My easy homemade biscuits recipe was handed down to me by my mom, a fabulous Southern cook, and is simple and quick to put together. It's gotten rave reviews all over, and I think you too will find this Southern biscuit recipe to be outrageously fluffy, flaky, and delicious!
Great all by themselves. Or add jam, honey, or molasses. Or you can make them into a breakfast sandwich with ham, egg, and cheese or break them open and cover them with gravy (try my Homemade Turkey Gravy) ... or just scarf them down fresh and hot out of the oven 😉
These biscuits are also perfect with my Southern Homemade Chili, my Ham and Bean Crockpot Soup, my Southern Black Eyed Peas with collards, or as your go-to easy side bread for regular or special meals.
Crisp and flaky on the outside, soft and tender on the inside - can't you just taste them now!
💖 Why You'll Love These Biscuits
- Easy - These biscuits are so easy, they're practically fool proof. I love easy, and I believe you do too. No need for special techniques or methods. Just mix, roll out (or not - you can also make drop biscuits with this dough), bake, and enjoy!
- Quick - Takes about 30 minutes from start to finish - 10 minutes to mix ingredients and about 20 minutes to bake. So these are great for last-minute preparation.

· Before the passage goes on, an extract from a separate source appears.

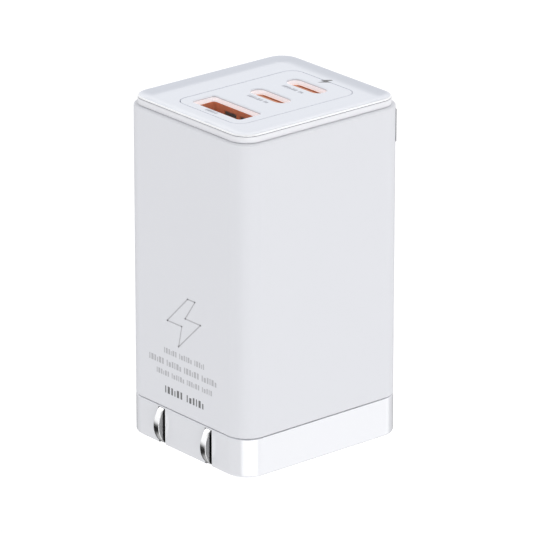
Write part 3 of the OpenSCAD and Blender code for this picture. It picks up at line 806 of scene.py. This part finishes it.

Also easy to double the recipe for larger (or hungrier) crowds.
- Fluffy & Flaky - Everything you love about a great biscuit.
- Go with Everything - So adaptable and great with anything you're serving. Great to use for a breakfast sandwich, eaten with just butter or jam, or dipped in your favorite chili or soup.
What You'll Need:
- Flour: I typically purchase and use all-purpose flour. If you use self-rising flour, you will need to omit the salt and baking powder.
- Butter: I use salted butter. If using unsalted butter, add ¼ teaspoon more salt per ½ cup of butter.
- Milk: You can use milk or buttermilk. If using plain milk, I like to use whole milk, as the extra fat adds to the flavor and success of the biscuits.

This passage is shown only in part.